■ **Directions for this task**
Reproduce exactly the lines from the top of the records below through the line holding "Recreate this object".

##### Dataset entries

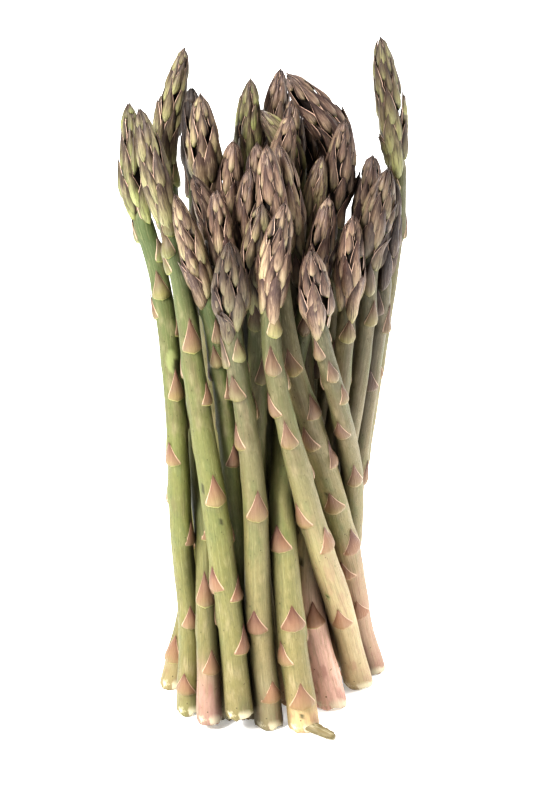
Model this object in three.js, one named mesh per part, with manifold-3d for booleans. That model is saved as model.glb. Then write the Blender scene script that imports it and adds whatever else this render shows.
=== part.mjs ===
// A bunch of fresh asparagus that stands on its cut ends, spread like a lightly twisted sheaf.
// Millimetres, +Z up. The origin is on the table, under the middle of the bunch's box.
// Each spear is one closed body: stem, stem scales and a head of overlapping bracts.
import * as THREE from "three";
import { mergeVertices } from "three/addons/utils/BufferGeometryUtils.js";
import Module from "manifold-3d";

// The middle of the bunch's box, seen from above: it is taken off every place below.
const MIDDLE = [1.2, 0.4];

// Room kept between two spears, so that the scales of one stay off the other.
const CLEAR = 1.0;
// How the spears are pressed apart, height by height.
const LEVEL = 6;
const LEVELS = 43;
const ROUNDS = 400;
const EASING_SHARE = 0.7;
const EASE = 0.99;
const PRESS = 0.35;
const SIDEWAYS = 0.35;

// Stem: an eight-sided sweep whose foot is a little flared.
const SIDES = 8;
const TAPER_FROM = 0.25;
const FLARE = 0.5;
const FLARE_HEIGHT = 22;
const FIRST_RING = 4;
const LONGEST_STEP = 26;
const SHORTEST_STEP = 3.5;
const NECK_GAP = 2;

// Stem scales: triangular leaves, broad at the base, whose points lie up the stem.
const SCALE_HEIGHT = 10.5;
const KEEL_RISE = 0.75;
const KEEL_AT = 0.12;
const POINT_RISE = 0.7;
const POINT_AT = 0.86;
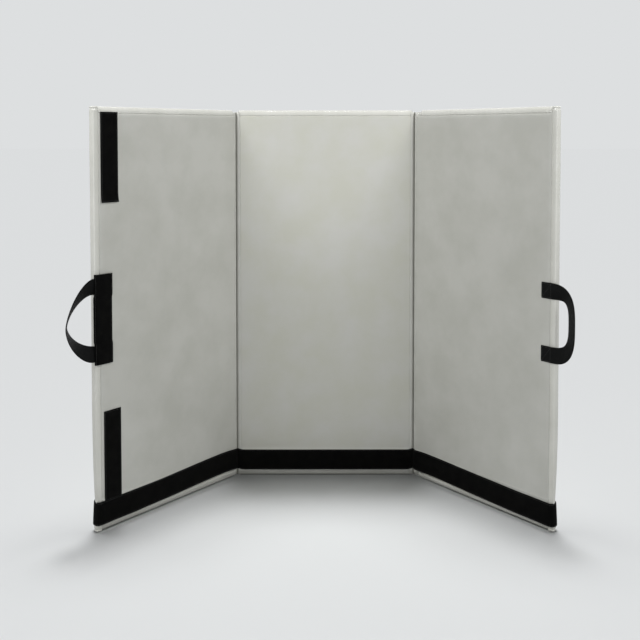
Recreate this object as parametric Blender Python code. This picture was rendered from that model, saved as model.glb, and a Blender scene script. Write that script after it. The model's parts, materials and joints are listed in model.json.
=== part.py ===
"""Three-panel bouldering crash pad, standing open on its foot with both wings folded forward.

Frame: +X to the right across the centre panel, -Y towards the person facing the pad, +Z up.
Origin: middle of the centre panel's foot. Lengths are in metres.

Each panel is a sewn pocket: a front sheet, a back sheet and a padded edge band round a firm
foam sheet and a soft one. A fabric web joins neighbouring panels along each fold. The left wing
closes onto the centre panel first, and the right wing closes over both.
"""
import math
from collections import namedtuple

import bmesh
import bpy
from mathutils import Vector

# Whole pad
PAD_HEIGHT = 1.000
PAD_THICKNESS = 0.026
FOLD_TO_FOLD = 0.480
WING_REACH = 0.472
STANDING_FOLD = math.radians(51.5)

# Cover: coated cloth, drawn in at its seams, with padded edge bands
CLOTH_THICKNESS = 0.0008
SEAM_DIP = 0.002
CROWN_RUN = 0.024
EDGE_ROLL = 0.0145
FOLD_ROLL = 0.0065
CORNER_RADIUS = 0.005
SEAM_CORNER_RADIUS = 0.003
FOOT_FLAT = 0.0005

# Foam
FIRM_FOAM_THICKNESS = 0.010
TOUCH_GAP = 0.0003

# Folds
CREASE_HALF_WIDTH = 0.0023
FOLD_EDGE_GAP = 0.002
FIRST_CLOSING_CLEARANCE = 0.0013
SECOND_CLOSING_CLEARANCE = 0.004
WEB_CREASE_DEPTH = 0.0035
WEB_END_INSET = 0.004
STRIP_FIRST_ANGLE = math.radians(86)
WEB_LAST_ANGLE = math.radians(38)
TAPE_LAST_ANGLE = math.radians(50)
TAPE_CREASE_DEPTH = 0.0015

# Black fastening tape
TAPE_WIDTH = 0.050
TAPE_THICKNESS = 0.0015
FOOT_TAPE_LOWER_EDGE = 0.021
FOOT_TAPE_BACK_ANGLE = math.radians(-75)
PATCH_LENGTH = 0.212
TOP_PATCH_BELOW_TOP = 0.0125
TOP_PATCH_FROM_EDGE = 0.0695
MIDDLE_PATCH_ABOVE_MIDDLE = 0.109
MIDDLE_PATCH_FROM_EDGE = 0.051
MIDDLE_PATCH_RAMP = 0.0095
LOWER_PATCH_FROM_EDGE = 0.0755

# Webbing handles
WEBBING_WIDTH = 0.038
WEBBING_THICKNESS = 0.0018
LEFT_HANDLE_ABOVE_MIDDLE = 0.002
LEFT_HANDLE_SPACING = 0.158
LEFT_HANDLE_REACH = 0.082
LEFT_HANDLE_TWIST = math.radians(53)
LEFT_HANDLE_SQUARENESS = 2.0
LEFT_HANDLE_TUCK = 0.006
RIGHT_HANDLE_BELOW_MIDDLE = 0.005
RIGHT_HANDLE_SPACING = 0.150
RIGHT_HANDLE_REACH = 0.057
RIGHT_HANDLE_TWIST = math.radians(73)
RIGHT_HANDLE_SQUARENESS = 3.5
RIGHT_HANDLE_SEWN_LENGTH = 0.030
RIGHT_HANDLE_ROOT_FROM_EDGE = 0.008
HANDLE_SAG_TO_BACK = 0.006
HANDLE_TWIST_POWER = 0.8

# Facets
ROLL_STEP = math.radians(15)
CORNER_STEPS = 3
HANDLE_STEPS = 24
HANDLE_LOOK_AHEAD_share = 0.25
STEPS_PER_RAISED_END = 3
FOLD_STRIP_STEPS = 4
SHARP_ANGLE = math.radians(40)
MERGE_DIGITS = 7

# How the front sheet rises from its seam to its flat middle
CROWN_RUN_shares = (0, 0.25, 0.6, 1)
CROWN_RISE_shares = (0, 0.55, 0.88, 1)

# Finishes: linear colour and roughness
Finish = namedtuple("Finish", "colour roughness")
GREY_CLOTH = Finish((0.52, 0.52, 0.49), 0.45)
BLACK_TAPE = Finish((0.006, 0.006, 0.006), 0.85)
BLACK_WEBBING = Finish((0.012, 0.013, 0.014), 0.8)
FIRM_FOAM = Finish((0.10, 0.16, 0.27), 0.9)
SOFT_FOAM = Finish((0.62, 0.56, 0.42), 0.9)

# Worked out from the sizes above
HALF_THICKNESS = PAD_THICKNESS / 2
SEAM_HALF_HEIGHT = HALF_THICKNESS - SEAM_DIP
CENTRE_HALF_WIDTH = FOLD_TO_FOLD / 2 - CREASE_HALF_WIDTH
HANDLE_ROOT_STACK = 2 * TOUCH_GAP + WEBBING_THICKNESS + TAPE_THICKNESS
LEFT_AXIS_AHEAD = (HANDLE_ROOT_STACK + FIRST_CLOSING_CLEARANCE) / 2
RIGHT_AXIS_AHEAD = LEFT_AXIS_AHEAD + (PAD_THICKNESS + SECOND_CLOSING_CLEARANCE) / 2
FOAM_SPLIT = HALF_THICKNESS - CLOTH_THICKNESS - TOUCH_GAP - FIRM_FOAM_THICKNESS
FOOT_TAPE_UPPER_EDGE = FOOT_TAPE_LOWER_EDGE + TAPE_WIDTH
TOP_PATCH_UPPER_EDGE = PAD_HEIGHT - TOP_PATCH_BELOW_TOP
MIDDLE_PATCH_UPPER_EDGE = PAD_HEIGHT / 2 + MIDDLE_PATCH_ABOVE_MIDDLE
LEFT_HANDLE_MIDDLE = PAD_HEIGHT / 2 + LEFT_HANDLE_ABOVE_MIDDLE
RIGHT_HANDLE_MIDDLE = PAD_HEIGHT / 2 - RIGHT_HANDLE_BELOW_MIDDLE

Panel = namedtuple("Panel", "name side inner outer inner_roll outer_roll mid_y parent")


def clear_scene():
    for thing in list(bpy.data.objects):
        bpy.data.objects.remove(thing)


def own_material(name, finish):
    """A plain finish for one piece."""
    material = bpy.data.materials.new(name + "_finish")
    material.use_nodes = True
    shader = material.node_tree.nodes["Principled BSDF"]
    shader.inputs["Base Color"].default_value = (*finish.colour, 1)
    shader.inputs["Roughness"].default_value = finish.roughness
    shader.inputs["Metallic"].default_value = 0
    material.diffuse_color = (*finish.colour, 1)
    return material


def fold_axis(name, side, ahead):
    """An empty on a fold's hinge line, turned as the wing stands. ahead is how far the line lies in
    front of both panels' faces, so that a closed wing has room for what lies between."""
    empty = bpy.data.objects.new(name, None)
    foot_to_vertex = ahead * math.tan(STANDING_FOLD / 2)
    empty.location = (side * (FOLD_TO_FOLD / 2 - foot_to_vertex), -HALF_THICKNESS - ahead, 0)
    empty.rotation_euler.z = -side * STANDING_FOLD
    bpy.context.collection.objects.link(empty)
    return empty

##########

■ **Completed exercise**
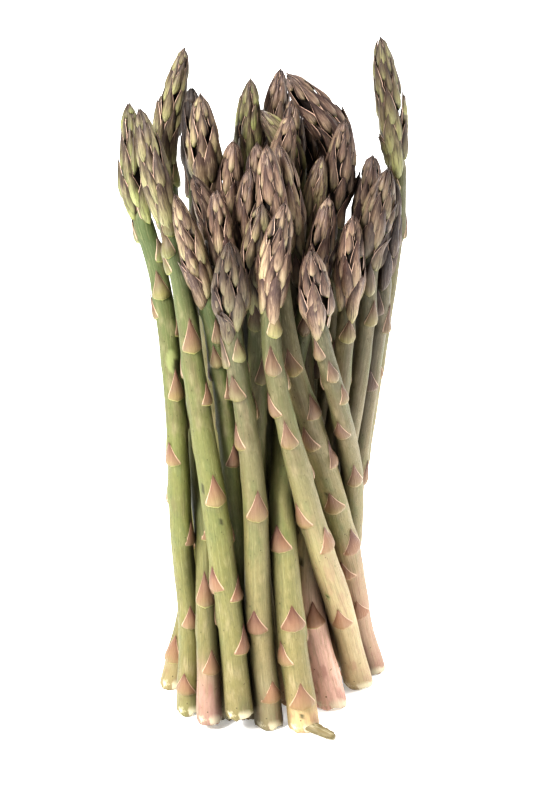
Model this object in three.js, one named mesh per part, with manifold-3d for booleans. That model is saved as model.glb. Then write the Blender scene script that imports it and adds whatever else this render shows.
=== part.mjs ===
// A bunch of fresh asparagus that stands on its cut ends, spread like a lightly twisted sheaf.
// Millimetres, +Z up. The origin is on the table, under the middle of the bunch's box.
// Each spear is one closed body: stem, stem scales and a head of overlapping bracts.
import * as THREE from "three";
import { mergeVertices } from "three/addons/utils/BufferGeometryUtils.js";
import Module from "manifold-3d";

// The middle of the bunch's box, seen from above: it is taken off every place below.
const MIDDLE = [1.2, 0.4];

// Room kept between two spears, so that the scales of one stay off the other.
const CLEAR = 1.0;
// How the spears are pressed apart, height by height.
const LEVEL = 6;
const LEVELS = 43;
const ROUNDS = 400;
const EASING_SHARE = 0.7;
const EASE = 0.99;
const PRESS = 0.35;
const SIDEWAYS = 0.35;

// Stem: an eight-sided sweep whose foot is a little flared.
const SIDES = 8;
const TAPER_FROM = 0.25;
const FLARE = 0.5;
const FLARE_HEIGHT = 22;
const FIRST_RING = 4;
const LONGEST_STEP = 26;
const SHORTEST_STEP = 3.5;
const NECK_GAP = 2;

// Stem scales: triangular leaves, broad at the base, whose points lie up the stem.
const SCALE_HEIGHT = 10.5;
const KEEL_RISE = 0.75;
const KEEL_AT = 0.12;
const POINT_RISE = 0.7;
const POINT_AT = 0.86;
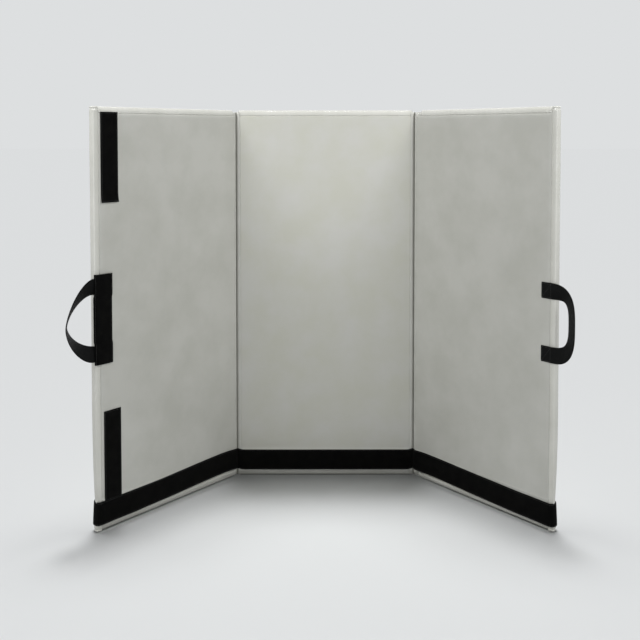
Recreate this object as parametric Blender Python code. This picture was rendered from that model, saved as model.glb, and a Blender scene script. Write that script after it. The model's parts, materials and joints are listed in model.json.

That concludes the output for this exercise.